January 10

Waterville school food bank serving need immediately

The food bank at George J. Mitchell School has been open only two weeks and already has served more than 35 families.

By Amy Calder acalder@centralmaine.com
Staff Writer

WATERVILLE — The food bank at George J. Mitchell School has been open only two weeks and already has served more than 35 families.

click image to enlarge

WELCOME: Jennifer Johnson stocks shelves in the recently opened food pantry at the Waterville’s George J. Mitchell School, where 72 percent of children get free or reduced lunches.

Staff photo By David Leaming

“We’re trying to make it clear to every family in the school — we can send food home, we can give you as much food as you need for as long as you need it, no questions asked,” said Jennifer Johnson, a parent who organized the pantry.

The school bank represents a growing trend around the state — supplying needy children and families where they are.

At the Mitchell elementary school, 72 percent of children get free or reduced lunches — or 404 of 557 students. The staff are aware of the great need for food, clothing and other basic necessities, and have been supplying children out of their own pockets.

Johnson, a parent and president of the school’s newly formed parent teacher organization, also recognized the need. She and others raised about $13,000 for the food pantry, which opened in a tiny room off a school corridor.

“We got half of a storage closet and made it our own,” Johnson said Thursday in the food bank.

The shelves were lined with pasta, cereal, juice, rice, peanut butter, canned blueberries, beans, soups, stews and other food.
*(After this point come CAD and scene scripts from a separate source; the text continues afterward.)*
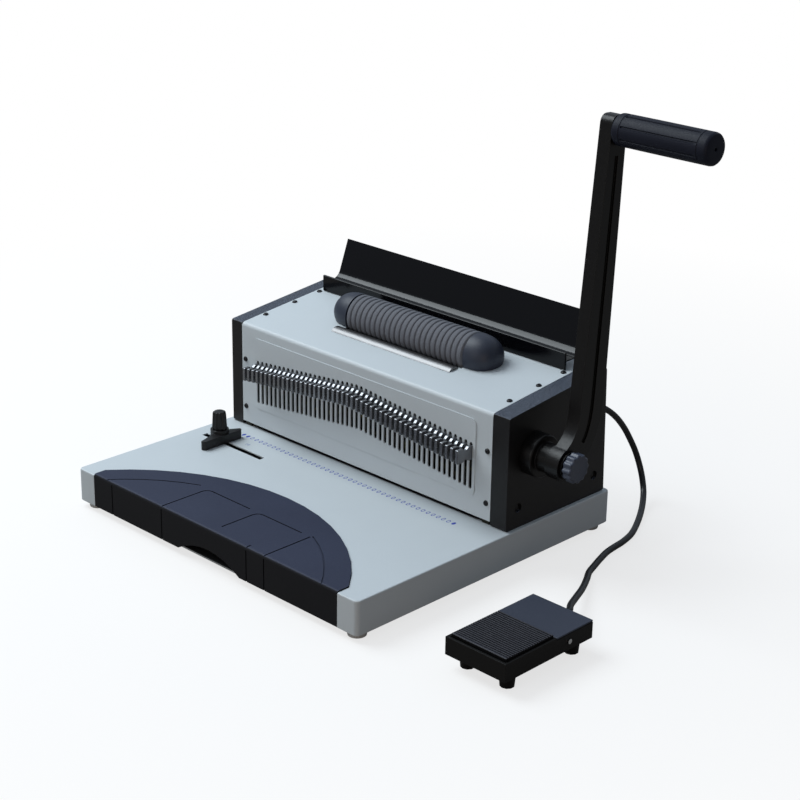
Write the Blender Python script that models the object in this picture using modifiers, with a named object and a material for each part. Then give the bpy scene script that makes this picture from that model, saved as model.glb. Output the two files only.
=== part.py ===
"""A desktop punch and coil binding machine with a pull lever, an electric coil roller and a foot pedal.

Everything is in metres. The machine's own frame has X to the right along the row of punches, with zero in
the middle of the row, Y to the back with zero at the front face of the housing, and Z up with zero on the
table. An empty at the end carries that frame to the middle of the whole object's footprint.
"""

import math

import bmesh
import bpy
from mathutils import Matrix, Vector

# Clearances and sheet
GAP = 0.0003
OVERRUN = 0.004
SHEET = 0.0015
RUNNING_GAP = 0.0004

# Base tray
BASE_MARGIN = 0.0039
BASE_FRONT = 0.1865
BASE_REAR_MARGIN = 0.0053
BASE_HEIGHT = 0.0323
BASE_CORNER = 0.0045
BASE_EDGE = 0.0015
FOOT_HEIGHT = 0.0065
FOOT_RADIUS = 0.0093
FOOT_INSET = 0.0125
FOOT_TAPER = 0.001
FOOT_HOLE_RADIUS = 0.0035
FOOT_HOLE_DEPTH = 0.003

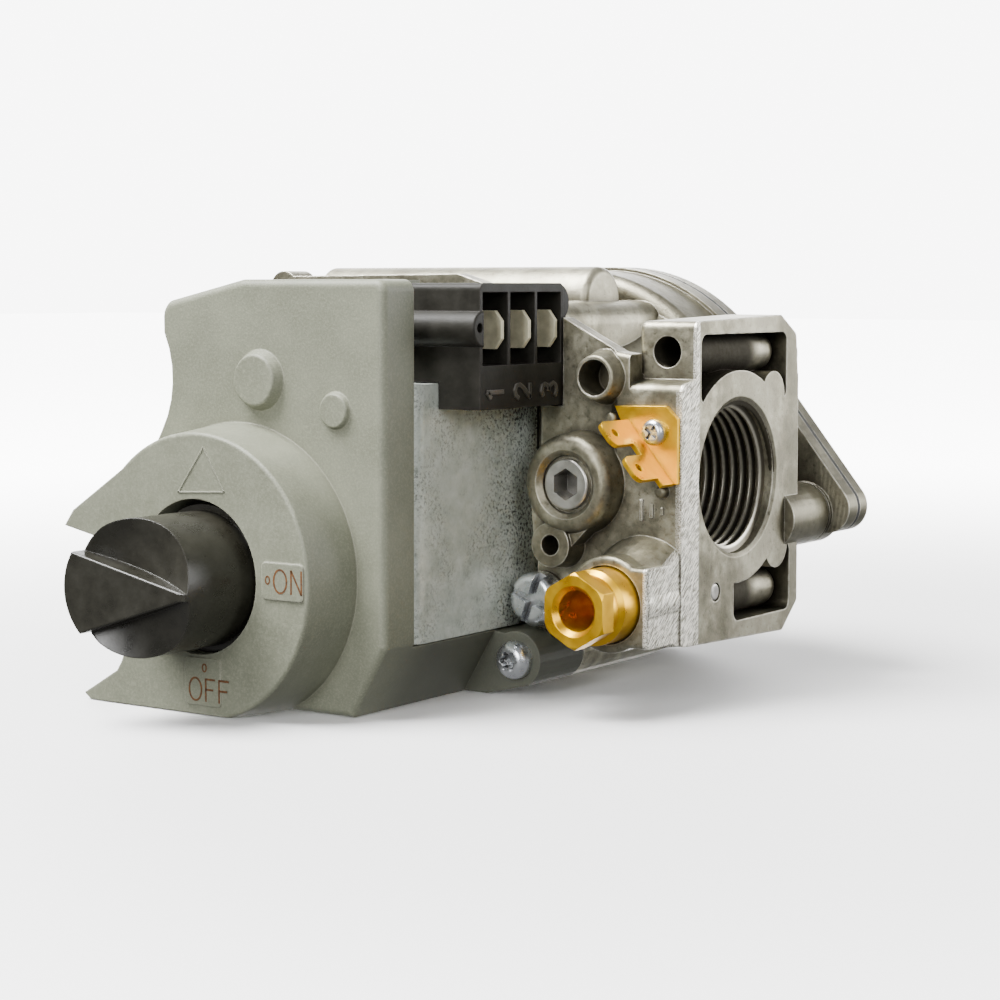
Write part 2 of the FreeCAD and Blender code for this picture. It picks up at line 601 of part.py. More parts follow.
def main_spring():
    seat = (HOUSING_X, HOUSING_Z)
    return helix_spring(seat, (RIM_Y[1] + 0.85, RIM_Y[1] + 9.95), 6.6, 0.45, 4)


def inlet_screen():
    """Fine strainer ring in the inlet passage."""
    x = (-FACE_TO_FACE + THREAD_LENGTH + 0.05, -FACE_TO_FACE + THREAD_LENGTH + 1.2)
    ring = rod_x((0, 0), PASSAGE_R - 0.03, x)
    holes = []
    for row in range(-3, 4):
        for col in range(-3, 4):
            y, z = row * 2.6 + (col % 2) * 1.3, col * 2.4
            if math.hypot(y, z) < PASSAGE_R - 2.4:
                holes.append(rod_x((y, z), 0.85, (x[0] - 1.0, x[1] + 1.0)))
    return cut(ring, *holes)


# ---- operator --------------------------------------------------------------------------------
def plate_blank(y):
    outline = [(-76.4, -29.4), (-51.5, -29.4), (-36.0, -25.0), (-33.5, -23.0), (-33.5, 15.5), (-51.0, 16.0),
               (-57.6, 13.0), (-60.0, 4.6), (-76.4, 4.6)]
    holes = [rod_y((KNOB_X, KNOB_Z), 6.1, (y[0] - 1.0, y[1] + 1.0))]
    holes += [rod_y((COIL_X, z), 5.05, (y[0] - 1.0, y[1] + 1.0)) for z in (MAIN_COIL_Z, PILOT_COIL_Z)]
    holes += [rod_y(p, 1.7, (y[0] - 1.0, y[1] + 1.0)) for p in plate_screw_places()]
    return cut(prism_y(outline, y), *holes)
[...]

“We’ve got potatoes up here, canned hams, chickens, and we’ve even got some crab meat that was donated,” Johnson said.

The food bank opened under the umbrella of the Greater Waterville Area Food Bank and buys food from the Good Shepherd Food Bank in Auburn.

At the beginning of 2013, there was one school food pantry in the state — at Portland High School, according to Clara Whitney, communications manager for Good Shepherd. Now there are 29, she said.

School food pantries serve a critical role by supplying children with food they may put in their backpacks to take home; parents also may come to the school to get food. Whitney said the extremely high level of need is “the new normal.”

“It’s really a sustained, high level of need,” she said.

The food pantry buys salvaged food at Good Shepherd at a very low price of 16 cents a pound, and gets produce and baked goods free of charge, according to Johnson. The food is delivered directly to the school every two weeks.

“We have a kind of general distribution on the last day of the school week, between 2 and 3 p.m., so parents can come,” Johnson said. “But at any time, if any kid says ‘I’m hungry; I don’t have any food at home,’ or the teachers can tell they need food, they will send a kid down (to the pantry) on a random week day and the guidance counselors are wonderful about going down there and getting them food to take home.”

Individuals and businesses were very generous in donating to the pantry, according to Johnson.

L.N. Violette Co. Inc., of Fairfield, donated materials and built the pantry shelves, Frito Lay donated energy drinks, water and packaged snacks, and a woman from Colorado who learned on Facebook of a local family’s needs for winter clothing bought new parkas, gloves and hats for the entire family, Johnson said.

The Greater Waterville Area Food Bank also is helping the school food pantry. When it gets more of a certain food delivered than it can use, it delivers it to the school pantry, she said.

“They’ve been an incredible partner. Yesterday, if you had come into the lobby, you would have seen crates of oranges in mesh bags. They were gone like that,” Johnson said, snapping her fingers.